**Task prompt**
From the records below, transcribe only the lines running from the one with "Write the three.js" through the one with "const CREST_SLOT_TOP = 646;". Keep both of those end lines.

**Data listing**
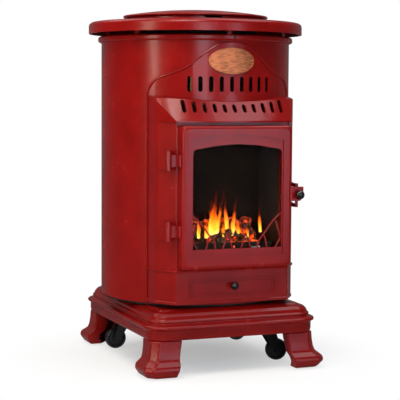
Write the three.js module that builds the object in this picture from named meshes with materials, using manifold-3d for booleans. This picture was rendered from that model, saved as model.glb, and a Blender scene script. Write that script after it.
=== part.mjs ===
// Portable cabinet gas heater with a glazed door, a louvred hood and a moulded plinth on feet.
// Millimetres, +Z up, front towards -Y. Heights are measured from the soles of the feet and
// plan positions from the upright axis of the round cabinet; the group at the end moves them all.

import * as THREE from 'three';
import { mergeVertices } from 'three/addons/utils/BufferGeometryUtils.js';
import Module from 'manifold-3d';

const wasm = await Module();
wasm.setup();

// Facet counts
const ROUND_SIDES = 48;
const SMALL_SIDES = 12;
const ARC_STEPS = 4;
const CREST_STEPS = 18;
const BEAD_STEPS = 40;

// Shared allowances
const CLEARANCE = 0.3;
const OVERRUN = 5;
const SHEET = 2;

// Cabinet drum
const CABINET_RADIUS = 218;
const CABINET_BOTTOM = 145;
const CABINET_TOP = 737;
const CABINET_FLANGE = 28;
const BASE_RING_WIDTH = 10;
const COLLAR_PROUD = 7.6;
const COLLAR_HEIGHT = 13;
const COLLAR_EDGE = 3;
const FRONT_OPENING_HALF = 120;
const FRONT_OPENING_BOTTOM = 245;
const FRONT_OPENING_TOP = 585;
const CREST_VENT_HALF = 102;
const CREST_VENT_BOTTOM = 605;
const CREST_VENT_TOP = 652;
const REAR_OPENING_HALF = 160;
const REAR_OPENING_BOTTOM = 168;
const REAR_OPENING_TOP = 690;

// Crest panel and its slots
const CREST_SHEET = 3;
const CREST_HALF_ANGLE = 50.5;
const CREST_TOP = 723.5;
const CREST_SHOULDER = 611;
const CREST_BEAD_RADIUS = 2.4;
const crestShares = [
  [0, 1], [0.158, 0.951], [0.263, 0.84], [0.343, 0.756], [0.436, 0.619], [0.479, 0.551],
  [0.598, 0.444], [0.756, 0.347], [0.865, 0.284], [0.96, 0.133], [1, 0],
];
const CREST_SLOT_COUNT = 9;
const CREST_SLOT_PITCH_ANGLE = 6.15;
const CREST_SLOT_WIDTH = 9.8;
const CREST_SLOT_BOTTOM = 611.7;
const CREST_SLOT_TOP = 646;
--
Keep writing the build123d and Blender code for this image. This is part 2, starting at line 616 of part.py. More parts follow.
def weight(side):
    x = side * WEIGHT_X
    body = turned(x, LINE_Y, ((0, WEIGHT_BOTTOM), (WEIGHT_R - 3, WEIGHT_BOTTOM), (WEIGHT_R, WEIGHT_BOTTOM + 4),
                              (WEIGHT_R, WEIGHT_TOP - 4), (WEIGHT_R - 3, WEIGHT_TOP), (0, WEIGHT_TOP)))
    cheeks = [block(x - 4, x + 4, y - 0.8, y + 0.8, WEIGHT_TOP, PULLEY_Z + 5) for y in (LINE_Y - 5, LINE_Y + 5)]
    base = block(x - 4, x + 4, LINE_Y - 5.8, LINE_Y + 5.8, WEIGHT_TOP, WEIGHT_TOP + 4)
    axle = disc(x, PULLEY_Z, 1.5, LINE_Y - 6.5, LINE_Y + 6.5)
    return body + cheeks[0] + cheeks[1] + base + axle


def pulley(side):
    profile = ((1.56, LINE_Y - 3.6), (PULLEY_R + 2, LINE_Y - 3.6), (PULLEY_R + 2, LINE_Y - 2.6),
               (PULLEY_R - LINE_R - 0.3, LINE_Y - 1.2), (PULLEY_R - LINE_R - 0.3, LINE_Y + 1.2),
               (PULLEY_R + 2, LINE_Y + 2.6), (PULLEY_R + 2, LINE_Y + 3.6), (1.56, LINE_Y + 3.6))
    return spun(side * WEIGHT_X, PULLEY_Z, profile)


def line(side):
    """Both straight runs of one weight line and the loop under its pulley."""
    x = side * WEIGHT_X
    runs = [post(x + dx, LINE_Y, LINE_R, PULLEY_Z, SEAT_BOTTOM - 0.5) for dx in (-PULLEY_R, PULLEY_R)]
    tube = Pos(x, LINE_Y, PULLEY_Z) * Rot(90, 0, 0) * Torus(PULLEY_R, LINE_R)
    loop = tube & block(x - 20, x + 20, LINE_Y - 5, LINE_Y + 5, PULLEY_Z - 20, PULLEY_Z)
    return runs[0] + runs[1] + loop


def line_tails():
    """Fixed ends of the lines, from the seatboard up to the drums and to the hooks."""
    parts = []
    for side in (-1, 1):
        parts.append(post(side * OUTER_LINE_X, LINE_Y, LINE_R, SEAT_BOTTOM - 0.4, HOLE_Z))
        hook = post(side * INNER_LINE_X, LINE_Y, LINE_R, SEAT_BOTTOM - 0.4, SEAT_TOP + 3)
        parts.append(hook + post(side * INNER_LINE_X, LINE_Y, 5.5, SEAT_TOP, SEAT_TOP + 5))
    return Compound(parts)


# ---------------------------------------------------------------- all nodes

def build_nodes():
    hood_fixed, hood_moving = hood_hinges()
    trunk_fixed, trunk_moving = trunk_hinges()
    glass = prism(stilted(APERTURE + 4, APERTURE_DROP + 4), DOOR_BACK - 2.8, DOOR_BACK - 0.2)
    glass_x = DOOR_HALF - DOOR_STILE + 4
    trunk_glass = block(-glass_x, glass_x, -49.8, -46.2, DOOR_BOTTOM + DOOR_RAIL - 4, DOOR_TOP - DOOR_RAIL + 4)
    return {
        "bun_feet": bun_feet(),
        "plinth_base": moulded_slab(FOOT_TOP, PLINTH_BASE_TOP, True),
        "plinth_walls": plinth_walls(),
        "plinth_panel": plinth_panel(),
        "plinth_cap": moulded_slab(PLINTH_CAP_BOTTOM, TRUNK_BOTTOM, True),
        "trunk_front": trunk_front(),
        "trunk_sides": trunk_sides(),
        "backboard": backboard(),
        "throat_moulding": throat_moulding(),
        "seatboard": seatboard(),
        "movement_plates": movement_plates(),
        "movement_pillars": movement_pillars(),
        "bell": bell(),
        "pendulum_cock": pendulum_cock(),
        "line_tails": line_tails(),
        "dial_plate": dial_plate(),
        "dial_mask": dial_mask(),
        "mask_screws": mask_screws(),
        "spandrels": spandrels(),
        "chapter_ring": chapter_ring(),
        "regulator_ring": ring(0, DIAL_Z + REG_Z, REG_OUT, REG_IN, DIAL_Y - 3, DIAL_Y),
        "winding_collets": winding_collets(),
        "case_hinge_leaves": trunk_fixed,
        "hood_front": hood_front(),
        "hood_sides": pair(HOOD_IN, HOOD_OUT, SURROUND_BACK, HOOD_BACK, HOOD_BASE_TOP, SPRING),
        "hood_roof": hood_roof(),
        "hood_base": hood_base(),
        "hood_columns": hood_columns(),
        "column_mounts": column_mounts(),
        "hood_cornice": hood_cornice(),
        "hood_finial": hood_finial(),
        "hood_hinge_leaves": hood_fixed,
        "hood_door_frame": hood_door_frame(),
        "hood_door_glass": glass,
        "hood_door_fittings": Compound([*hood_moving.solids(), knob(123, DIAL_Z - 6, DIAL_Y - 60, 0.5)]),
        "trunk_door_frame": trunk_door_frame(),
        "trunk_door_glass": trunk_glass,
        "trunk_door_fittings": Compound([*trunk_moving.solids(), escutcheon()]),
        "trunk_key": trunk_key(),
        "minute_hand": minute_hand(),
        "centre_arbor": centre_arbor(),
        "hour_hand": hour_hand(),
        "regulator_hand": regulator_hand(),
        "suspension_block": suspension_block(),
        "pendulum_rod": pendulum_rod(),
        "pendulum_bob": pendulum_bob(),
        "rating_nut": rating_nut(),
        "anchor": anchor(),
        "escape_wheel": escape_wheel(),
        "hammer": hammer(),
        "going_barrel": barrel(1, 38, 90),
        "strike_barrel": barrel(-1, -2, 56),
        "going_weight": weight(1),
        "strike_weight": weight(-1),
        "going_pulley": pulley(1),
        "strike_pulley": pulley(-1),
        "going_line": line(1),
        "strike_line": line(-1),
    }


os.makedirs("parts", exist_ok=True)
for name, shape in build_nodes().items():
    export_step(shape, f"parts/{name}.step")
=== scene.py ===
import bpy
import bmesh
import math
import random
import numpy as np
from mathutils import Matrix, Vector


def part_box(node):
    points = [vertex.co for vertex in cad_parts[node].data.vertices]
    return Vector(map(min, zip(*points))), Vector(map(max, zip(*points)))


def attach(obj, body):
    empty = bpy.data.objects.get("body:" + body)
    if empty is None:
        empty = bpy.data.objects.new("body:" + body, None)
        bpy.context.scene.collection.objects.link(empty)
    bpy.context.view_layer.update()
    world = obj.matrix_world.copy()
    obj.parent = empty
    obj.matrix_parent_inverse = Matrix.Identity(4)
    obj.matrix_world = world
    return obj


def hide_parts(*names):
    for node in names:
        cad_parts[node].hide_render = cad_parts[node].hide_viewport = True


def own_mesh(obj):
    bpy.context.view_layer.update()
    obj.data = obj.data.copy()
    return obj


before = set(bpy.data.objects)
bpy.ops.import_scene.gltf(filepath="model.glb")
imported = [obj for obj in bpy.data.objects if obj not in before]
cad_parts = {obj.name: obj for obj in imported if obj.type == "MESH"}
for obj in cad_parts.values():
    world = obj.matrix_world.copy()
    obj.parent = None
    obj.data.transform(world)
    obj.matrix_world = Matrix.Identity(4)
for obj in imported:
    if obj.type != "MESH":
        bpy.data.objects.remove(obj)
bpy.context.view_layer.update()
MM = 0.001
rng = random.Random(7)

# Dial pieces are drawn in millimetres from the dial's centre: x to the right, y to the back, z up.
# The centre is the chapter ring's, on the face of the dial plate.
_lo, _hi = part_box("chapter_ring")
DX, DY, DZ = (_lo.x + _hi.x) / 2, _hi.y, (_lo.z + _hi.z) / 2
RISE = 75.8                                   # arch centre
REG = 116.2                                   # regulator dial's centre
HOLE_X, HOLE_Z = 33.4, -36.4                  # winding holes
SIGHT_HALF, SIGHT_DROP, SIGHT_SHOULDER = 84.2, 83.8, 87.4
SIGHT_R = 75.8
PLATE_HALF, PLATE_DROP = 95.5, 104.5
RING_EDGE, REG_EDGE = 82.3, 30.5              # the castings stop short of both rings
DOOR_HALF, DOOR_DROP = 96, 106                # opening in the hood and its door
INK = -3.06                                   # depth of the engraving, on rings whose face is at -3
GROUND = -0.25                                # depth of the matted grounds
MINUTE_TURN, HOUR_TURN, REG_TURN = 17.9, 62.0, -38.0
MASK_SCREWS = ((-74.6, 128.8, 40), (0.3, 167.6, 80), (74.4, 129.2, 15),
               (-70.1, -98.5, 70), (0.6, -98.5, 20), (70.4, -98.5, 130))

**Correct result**
Write the three.js module that builds the object in this picture from named meshes with materials, using manifold-3d for booleans. This picture was rendered from that model, saved as model.glb, and a Blender scene script. Write that script after it.
=== part.mjs ===
// Portable cabinet gas heater with a glazed door, a louvred hood and a moulded plinth on feet.
// Millimetres, +Z up, front towards -Y. Heights are measured from the soles of the feet and
// plan positions from the upright axis of the round cabinet; the group at the end moves them all.

import * as THREE from 'three';
import { mergeVertices } from 'three/addons/utils/BufferGeometryUtils.js';
import Module from 'manifold-3d';

const wasm = await Module();
wasm.setup();

// Facet counts
const ROUND_SIDES = 48;
const SMALL_SIDES = 12;
const ARC_STEPS = 4;
const CREST_STEPS = 18;
const BEAD_STEPS = 40;

// Shared allowances
const CLEARANCE = 0.3;
const OVERRUN = 5;
const SHEET = 2;

// Cabinet drum
const CABINET_RADIUS = 218;
const CABINET_BOTTOM = 145;
const CABINET_TOP = 737;
const CABINET_FLANGE = 28;
const BASE_RING_WIDTH = 10;
const COLLAR_PROUD = 7.6;
const COLLAR_HEIGHT = 13;
const COLLAR_EDGE = 3;
const FRONT_OPENING_HALF = 120;
const FRONT_OPENING_BOTTOM = 245;
const FRONT_OPENING_TOP = 585;
const CREST_VENT_HALF = 102;
const CREST_VENT_BOTTOM = 605;
const CREST_VENT_TOP = 652;
const REAR_OPENING_HALF = 160;
const REAR_OPENING_BOTTOM = 168;
const REAR_OPENING_TOP = 690;

// Crest panel and its slots
const CREST_SHEET = 3;
const CREST_HALF_ANGLE = 50.5;
const CREST_TOP = 723.5;
const CREST_SHOULDER = 611;
const CREST_BEAD_RADIUS = 2.4;
const crestShares = [
  [0, 1], [0.158, 0.951], [0.263, 0.84], [0.343, 0.756], [0.436, 0.619], [0.479, 0.551],
  [0.598, 0.444], [0.756, 0.347], [0.865, 0.284], [0.96, 0.133], [1, 0],
];
const CREST_SLOT_COUNT = 9;
const CREST_SLOT_PITCH_ANGLE = 6.15;
const CREST_SLOT_WIDTH = 9.8;
const CREST_SLOT_BOTTOM = 611.7;
const CREST_SLOT_TOP = 646;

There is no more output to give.